Halb Delhi schien diesen Misthaufen der Verwüstung zu durchpflügen, obwohl es letztlich nur dreizehn Todesopfer und dreissig Verletzte gegeben hatte – eine kleine Bombe. Eine typische Bombe. Eine Bombe mit geringen Konsequenzen.

[...] Deepa wollte nur eins: Rache. Nachdem sie im Eiltempo die erste Trauerphase durchlebt hatte, war sie nun in einem Stadium des Zorns angelangt und hegte die Überzeugung: Das einzige Vernünftige, was nun noch blieb, wäre es, dem gewaltsamen Tod der Mörder ihrer Jungs beizuwohnen.

Wenn alles gut ist, ist man blind für andere Lebenswege; wenn alles zerstört ist, erkennt man eine Million Lösungen dafür, wie dieses Schicksal hätte vermieden werden können.

[...] warum sollte es wichtig sein, ob sie schuldig oder unschuldig waren, wenn seine Kinder schon tot waren?

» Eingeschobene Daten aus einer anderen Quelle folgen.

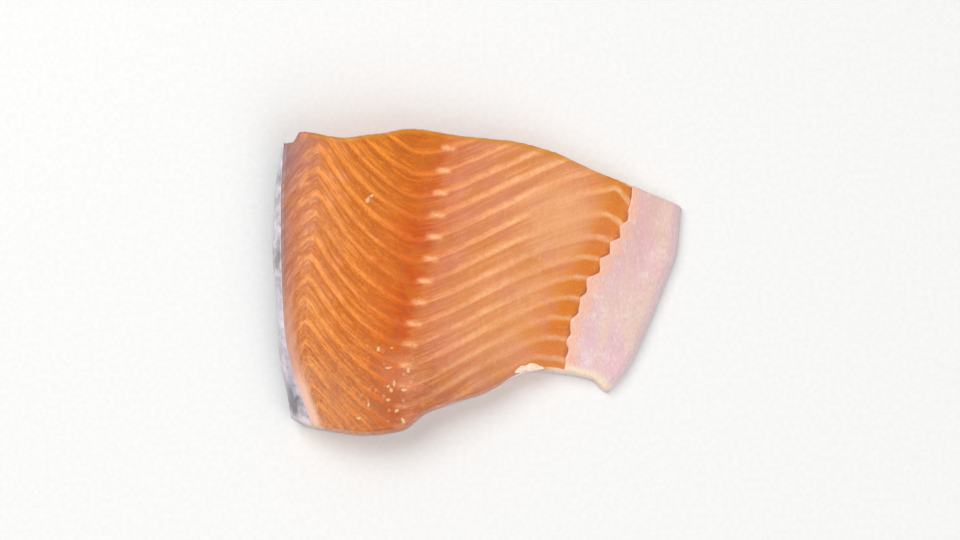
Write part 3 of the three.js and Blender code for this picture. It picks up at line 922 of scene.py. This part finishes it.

Er verstand, dass sein Leben vorbei war, seine glücklichsten Momente hinter ihm lagen, und dass er diese Momente unbedacht durchlebt hatte, von den Gedanken an die Zukunft so sehr angefeuert und in Beschlag genommen, dass er nicht einmal bemerkt hatte, wie glücklich er war.

"Warum programmierst du nicht, statt so viel zu beten?", fragte ihn sein Vater. "Gebete sind für alte Säcke wie mich. Junge Kerle wie du sollten unterwegs sein und schwer arbeiten."

"[...] muss man wirklich fünfmal am Tag beten, um ein Muslim zu sein?"

"Wenn du wegen Unschuldigen besorgt bist, denk doch mal so – je weniger sterben, desto einsamer sind die Opfer. Es ist besser, wenn die Sache gross ist und viele betrifft. Es heisst, 9/11 war der schlimmste Terroranschlag aller Zeiten – stimmt das? Ich denke, die kleinen Bomben, von denen wir ständig hören, die auf unbekannten Märkten explodieren, fünf oder sechs Menschen töten, sind schlimmer. Durch sie konzentriert sich der Schmerz auf das Leben einiger weniger. Es ist besser, grosszügig zu töten, als dabei zu geizen."

Er verstand nun den Grund für grosse Anschläge wie 9/11. Sie garantierten, dass man ernst genommen wurde.

Welcher Terrorist hat schon ein Bewerbungsgespräch am selben Tag, an dem er eine Bombe zündet?